In February 2021, the Myanmar military, resorting to its decades-old playbook, launched a coup d’état. Built on the baseless claim that the November 2020 general elections – which delivered the National League for Democracy (NLD) a landslide victory – had been fraudulent, it sought to upend the country’s nascent democracy and restore military rule.
Engineered by alleged war criminal and former armed forces Commander-in-Chief Min Aung Hlaing, the power grab unleashed a polycrisis of atrocity crimes, political imprisonment, forced displacement, dire humanitarian need, and economic instability that continues to damage and divide the entire region. The coup attempt was met with widespread opposition across the country and, five years on, continues to be broadly rejected.
In December 2025 and January 2026, facing countrywide resistance from the pro- democracy Spring Revolution movement and in desperate need of international legitimacy, the junta finally staged its own elections, which it had been planning for years.
Those elections are the focus of this paper, which is co-authored by the Asian Network for Free Elections (ANFREL) and the Special Advisory Council for Myanmar (SAC-M), with election expert Amaël Vier as lead writer.
ANFREL is the leading regional network working to advance democratic elections in Asia, comprising 26 member organisations in 18 countries. SAC-M is an independent group of international experts working to support the people of Myanmar in their fight for human rights, peace, democracy, justice, and accountability.
The paper opens by examining in Chapter 1 the Myanmar military’s years-long strategy to contest and eventually erase historical evidence of the 2020 elections and the overwhelming democratic mandate delivered to the NLD. In its place, the junta perpetuated an alternative narrative, according to which only it and its own staged elections could deliver a way out of the current political crisis. This crisis, of course, was of the junta’s own making.

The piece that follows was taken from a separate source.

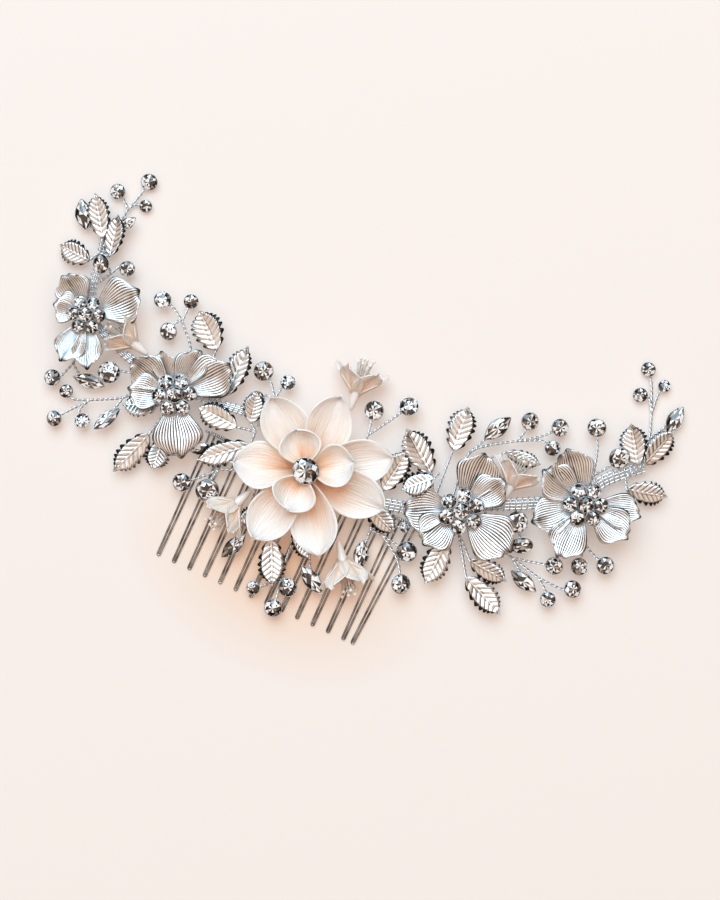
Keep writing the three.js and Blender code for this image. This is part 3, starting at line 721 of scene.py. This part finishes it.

Chapters 2 and 3 scrutinise the junta-staged elections, which took place over three phases in December 2025 and January 2026, and show how they failed across the board to meet internationally recognised standards for genuine elections. The junta’s elections were held in only 42% of Myanmar’s territory, under a restrictive legal framework that barred legitimate political competition to the advantage and benefit of the military-aligned Union Solidarity and Development Party (USDP). Every aspect of the staged elections, from its election management body to the design of the electoral system and the selection of political parties, was carefully engineered to ensure a predetermined outcome. The junta not only set the rules of the game, but also chose the players and the referee.
Chapter 4 explores the atrocities, widespread violence, and assaults on fundamental freedoms that the junta has employed since its coup attempt to terrorise and punish perceived opponents. These deliberate and systematic attacks against civilians also sought to soften and reclaim lost ground ahead of the junta’s illegitimate elections.
Chapter 5 discusses the fraudulent new “parliament” that has been constituted in Naypyitaw and what will likely come next now that Min Aung Hlaing’s electoral charade has concluded. The junta’s rebranding of itself as a civilian “government” is entirely superficial. At its head remains Min Aung Hlaing, whose relentless pursuit of the presidency has inflicted an incalculable toll on the country.
Finally, but of utmost importance, Chapter 6 explores the Spring Revolution movement which, while still in its foundational stages, represents the only legitimate and viable path toward a stable and inclusive federal democratic Union. Across this movement, there is meaningful consensus around a shared vision for a new constitution that enshrines civilian governance, equality, self-determination, and justice.
The Myanmar people have chosen and are actively forging a new democratic path, as their widespread rejection of the junta’s illegitimate elections resoundingly demonstrated. For years, they have resisted the most brutal military in the region, whilst undertaking the immense challenge of building the foundations of Myanmar’s federal democratic future. The grave risk now is that through expediency, apathy, or both, countries will normalise their relationships with the junta and will give it the legitimacy it so desperately needs.
Drawing on views expressed from within Myanmar’s revolutionary movement, the paper concludes by setting out actionable recommendations that the international community – including the Association of Southeast Asian Nations (ASEAN), states, and United Nations organs and entities – must take to support Myanmar’s pro-democracy actors.
Among other actions, the international community must reaffirm its political, financial, material, capacity-building, and humanitarian support for legitimate pro-democracy actors and emerging federal democratic institutions, including the newly launched Steering Council for the Emergence of a Federal Democratic Union (SCEF), ethnic organisations and councils, the National Unity Government (NUG), emerging state units and alliances, civil society, and minority communities. These actors are striving to build a genuine, inclusive, and sustainable new federal democratic Union, and to finally drive the military out of Myanmar politics for good.
At the same time, the international community must isolate the junta and stop its atrocity crimes, including by blocking its access to cash, munitions, jet fuel, dual-use items, and surveillance technology. States must also outright reject the outcome of the junta’s fraudulent elections and refrain from engaging in any act that may confer legitimacy on the junta and its illegitimate “government”.
Finally, the international community must also hold Min Aung Hlaing and other senior junta members to account and finally end the decades of military impunity that have enabled repeated cycles of violence and political upheaval without consequence.